Twenty eight year-old Rajab Khan sits by him self in his dark, box apartment in Adelaide. Above him hangs a small picture of his mother with her eyes smiling but her mouth shut. A reminder of his family who sit in their tents thousands of miles away in Pakistan, locked out of Australia.
Khan fled Pakistan and arrived in Australia as a refugee in 2019. Scared and unwell, he remains on a safe haven enterprise visa, giving him five years of protection in Australia.
“I haven’t seen my family since I came. This is not a life that I want to spend in reality.”
His family is on his mind every day, but he has no way to bring them here. The COVID-19 pandemic has created a bigger burden on his worries.
“I always think about my family because if they become sick, they can’t go to the hospital.”
Khan is critical of the hospitals in Pakistan. He says the hospitals “treat humans like ATM machines”, always trying to get money from them, but he says most people, like his family, cannot afford to pay for health care.

Curtin University Centre for Human Rights Education associate professor Caroline Fleay researches and advocates for refugees. She recognises COVID-19 has cut off many Australians from their families in other states or overseas, and that the more than 30,000 refugees with temporary protection visas, like Kahn, are particularly vulnerable.
“Often these people have families who are in countries which are suffering really badly due to COVID-19, or really badly if they’re in countries that have great levels of violence.
“Many come to Australia on their own hoping that once they’ve settled here they will be able to bring their close family members with them.”
Kahn lost his father in Pakistan due to the war. His mother sent him to Australia for safety, with the intention to join him in 2020. But the pandemic had other plans.
Khan lost his hospitality job when the COVID-19 pandemic hit Australia. He has not been employed since. Without a family or a community at work, he finds himself isolated.
“I’ve been depressed since that time but finally my GP found me a psychologist.”
The COVID-19 pandemic led Australia into economic recession, which caused increased unemployment. However, refugees bore the brunt of this because so many of them were working in low-income and insecure jobs.

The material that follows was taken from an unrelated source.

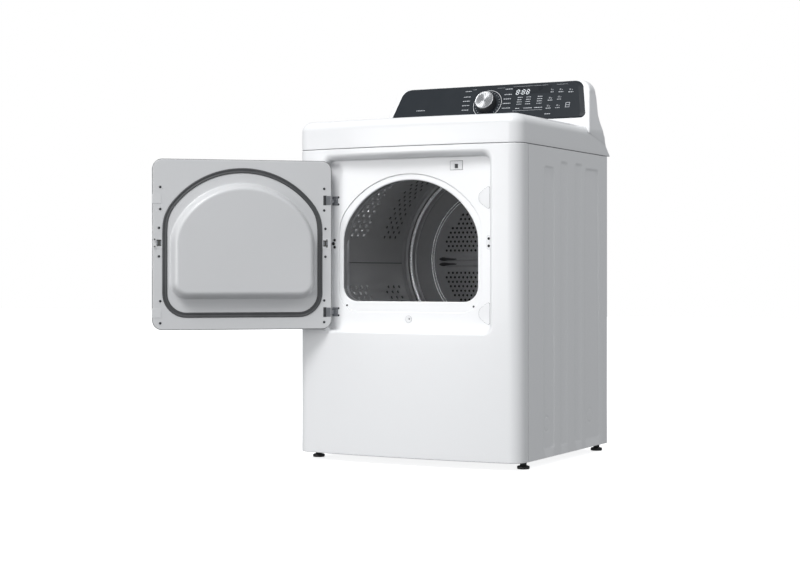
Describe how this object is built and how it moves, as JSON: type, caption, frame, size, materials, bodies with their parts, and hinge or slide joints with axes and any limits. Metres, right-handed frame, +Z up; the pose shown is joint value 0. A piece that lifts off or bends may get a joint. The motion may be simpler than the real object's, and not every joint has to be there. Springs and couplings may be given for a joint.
{
  "type": "clothes dryer",
  "caption": "Front-loading clothes dryer: bowed white cabinet, round-cornered door standing open on a steel drum, sloping dark control console at the back.",
  "frame": {"origin": "on the floor, at the centre of the four feet", "axes": "+Z up; -Y out of the front, where the door is; +X to the right of a person who faces the front"},
  "size_m": [0.9497, 1.0087, 1.09],
  "materials": {
    "white_enamel": "gloss",
    "inner_enamel": "satin",
    "galvanised_steel": "galvanised",
    "drum_steel": "satin",
    "fascia_plastic": "satin",
    "display_lens": "gloss",
    "bright_ring": "polished",
    "knob_face": "satin",
    "dark_plastic": "matt",
    "white_plastic": "satin",
    "grey_plastic": "matt",
    "seal_rubber": "matt",
    "black_rubber": "matt",
    "seal_felt": "felt",
    "glide_nylon": "satin",
    "circuit_board": "satin",
    "motor_paint": "satin",
    "duct_metal": "satin",
    "heater_wire": "matt",
    "hinge_steel": "plated",
    "screw_steel": "dark plated",
    "filter_plastic": "satin",
    "filter_mesh": "mesh",
    "foot_plastic": "matt"
  },
  "bodies": {
    "cabinet": {"base_pan": "galvanised_steel", "left_side_panel": "white_enamel", "right_side_panel": "white_enamel", "rear_panel": "galvanised_steel", "front_panel": "white_enamel", "front_bulkhead": "galvanised_steel", "top_panel": "white_enamel", "console_housing": "white_plastic", "control_fascia": "fascia_plastic", "display_window": "display_lens", "knob_ring": "bright_ring", "control_board": "circuit_board", "rear_bulkhead": "galvanised_steel", "rear_grille": "drum_steel", "drum_seals": "seal_felt", "drum_glides": "glide_nylon", "roller_shafts": "galvanised_steel", "motor_body": "motor_paint", "motor_bracket": "galvanised_steel", "drum_belt": "black_rubber", "blower_housing": "grey_plastic", "lint_duct": "grey_plastic", "lint_filter_housing": "grey_plastic", "exhaust_duct": "duct_metal", "heater_box": "galvanised_steel", "heating_coils": "heater_wire", "moisture_sensor_bars": "hinge_steel", "door_switch_housing": "white_plastic", "catch_plate": "white_plastic", "spare_catch": "dark_plastic", "hinge_hole_covers": "white_plastic", "hinge_frame_leaves": "hinge_steel", "panel_screws": "screw_steel", "terminal_cover": "galvanised_steel", "sill_plug": "white_plastic"},
    "door": {"door_outer_panel": "white_enamel", "door_inner_panel": "inner_enamel", "door_gasket": "seal_rubber", "door_strikes": "screw_steel", "hinge_door_leaves": "hinge_steel", "door_screws": "screw_steel", "door_hinge_blanks": "white_plastic"},
    "drum": {"drum": "drum_steel", "drum_baffles": "grey_plastic"},
    "left_roller": {"left_roller": "black_rubber"},
    "right_roller": {"right_roller": "black_rubber"},
    "rotor": {"motor_shaft": "galvanised_steel", "blower_wheel": "grey_plastic"},
    "idler_arm": {"idler_arm": "galvanised_steel"},
    "idler_pulley": {"idler_pulley": "dark_plastic"},
    "knob": {"knob_cap": "knob_face", "knob_body": "dark_plastic"},
    "lint_filter": {"lint_filter_frame": "filter_plastic", "lint_filter_screen": "filter_mesh"},
    "switch_lever": {"door_switch_lever": "dark_plastic"},
    "foot_front_left": {"foot_front_left": "foot_plastic"},
    "foot_front_right": {"foot_front_right": "foot_plastic"},
    "foot_rear_left": {"foot_rear_left": "foot_plastic"},
    "foot_rear_right": {"foot_rear_right": "foot_plastic"}
  },
  "joints": [
    {"name": "door_hinge", "type": "hinge", "parent": "cabinet", "child": "door", "pos_m": [-0.242, -0.341, 0.57], "axis": [0, 0, 1], "range_deg": [0, 138]},
    {"name": "drum_spin", "type": "hinge", "parent": "cabinet", "child": "drum", "pos_m": [0, -0.042, 0.564], "axis": [0, 1, 0], "continuous": true},
    {"name": "left_roller_spin", "type": "hinge", "parent": "cabinet", "child": "left_roller", "pos_m": [-0.20951, 0.187, 0.29584], "axis": [0, 1, 0], "continuous": true},
    {"name": "right_roller_spin", "type": "hinge", "parent": "cabinet", "child": "right_roller", "pos_m": [0.20951, 0.187, 0.29584], "axis": [0, 1, 0], "continuous": true},
    {"name": "motor_spin", "type": "hinge", "parent": "cabinet", "child": "rotor", "pos_m": [-0.11, -0.092, 0.128], "axis": [0, 1, 0], "continuous": true},
    {"name": "idler_swing", "type": "hinge", "parent": "cabinet", "child": "idler_arm", "pos_m": [-0.215, 0.001, 0.12], "axis": [0, 1, 0], "range_deg": [-10, 0], "stiffness_Nm_per_rad": 5, "springref_deg": 14.32},
    {"name": "idler_spin", "type": "hinge", "parent": "idler_arm", "child": "idler_pulley", "pos_m": [-0.1994, 0.016, 0.2169], "axis": [0, 1, 0], "continuous": true},
    {"name": "knob_turn", "type": "hinge", "parent": "cabinet", "child": "knob", "pos_m": [0, 0.18934, 1.02888], "axis": [0, -0.9063, 0.4226], "continuous": true},
    {"name": "lint_filter_lift", "type": "slide", "parent": "cabinet", "child": "lint_filter", "axis": [0, 0, 1], "range_m": [0, 0.13]},
    {"name": "door_switch_press", "type": "hinge", "parent": "cabinet", "child": "switch_lever", "pos_m": [0.146, -0.316, 0.815], "axis": [1, 0, 0], "range_deg": [0, 12], "stiffness_Nm_per_rad": 0.02, "springref_deg": -11.46},
    {"name": "foot_front_left_adjust", "type": "slide", "parent": "cabinet", "child": "foot_front_left", "axis": [0, 0, -1], "range_m": [0, 0.015]},
    {"name": "foot_front_right_adjust", "type": "slide", "parent": "cabinet", "child": "foot_front_right", "axis": [0, 0, -1], "range_m": [0, 0.015]},
    {"name": "foot_rear_left_adjust", "type": "slide", "parent": "cabinet", "child": "foot_rear_left", "axis": [0, 0, -1], "range_m": [0, 0.015]},
    {"name": "foot_rear_right_adjust", "type": "slide", "parent": "cabinet", "child": "foot_rear_right", "axis": [0, 0, -1], "range_m": [0, 0.015]}
  ],
  "couplings": [
    {"joint": "left_roller_spin", "follows": "drum_spin", "ratio": -7.9474},
    {"joint": "right_roller_spin", "follows": "drum_spin", "ratio": -7.9474},
    {"joint": "motor_spin", "follows": "drum_spin", "ratio": 27.351},
    {"joint": "idler_spin", "follows": "drum_spin", "ratio": -10.323}
  ]
}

“What little emergency relief they could access was a drop in the well of need
they found themselves in.”
Joanna Josephs
The Centre for Asylum Seekers, Refugees And Detainees provides essential services to those seeking safety in Australia. When the pandemic hit, CARAD saw a rapid influx in requests for assistance because many refugees had lost their jobs and were not eligible for government-funded support such as JobKeeper.
CARAD general manager Joanna Josephs explains the wider WA community faced similar challenges due to COVID-19, but the main difference was the lack of support and assistance available to refugees.
“What little emergency relief they could access was a drop in the well of need they found themselves in,” she says.
Fleay agrees. She has watched the government systematically remove the very little support that was available to refugees and increasingly cut them off from funding. This has put pressure on non-government organisations who take donations to support these thousands of people. CARAD has seen this impact. From March 2020 the rate of referrals to their services doubled and emergency relief demand and expenditure reached record levels.
“I now have to face my destiny on my own,” Khan says. “I hope to see my family again one day.”
As Khan longs for his family to join him in Australia, even more refugees across the world remain stuck due to COVID-19, waiting to be let in . Gai Yusufu, 30, is a refugee in Kenya. Fleeing from war in the Democratic Republic of Congo he is desperately trying to get into Australia. Over the past four years he tried everything and lost hope. But after an excruciating wait, his visa is now ready. The only thing stopping him is Australia’s closed international borders. Until they reopen, he’s in limbo.



Gai Yusufu waits at a refugee camp in Kenya. Photos: Gai Yusufu.
For Yusufu in Kenya, things are difficult. Refugees are not given any kind of support. The hundreds of tents know no social distancing. The people know of nothing but war. But waiting in Kenya is better than the alternative.
“I cannot go back to my home country because people die day and night.”
Yusufu was separated from his family during the war and hasn’t seen them since. He doesn’t know if they are still alive.
He says: “I want to get very far away from this suffering and come to Australia because I know it is a country that helps refugees.”
Prior to the COVID-19 pandemic, the refugee process to Australia was incredibly difficult for many. With programmes changing and government attitudes hardening due to COVID-19, it has become even more difficult.
Fleay says now, more than ever, is the time for amnesty and compassion. As Kahn is left waiting for his family in Australia with very little support, even more are left in dire situations elsewhere, longing to come to Australia.
“It wasn’t the case that we we are all in the same boat here,” Fleay says. “There were people who were treated pretty badly at the height of it all.”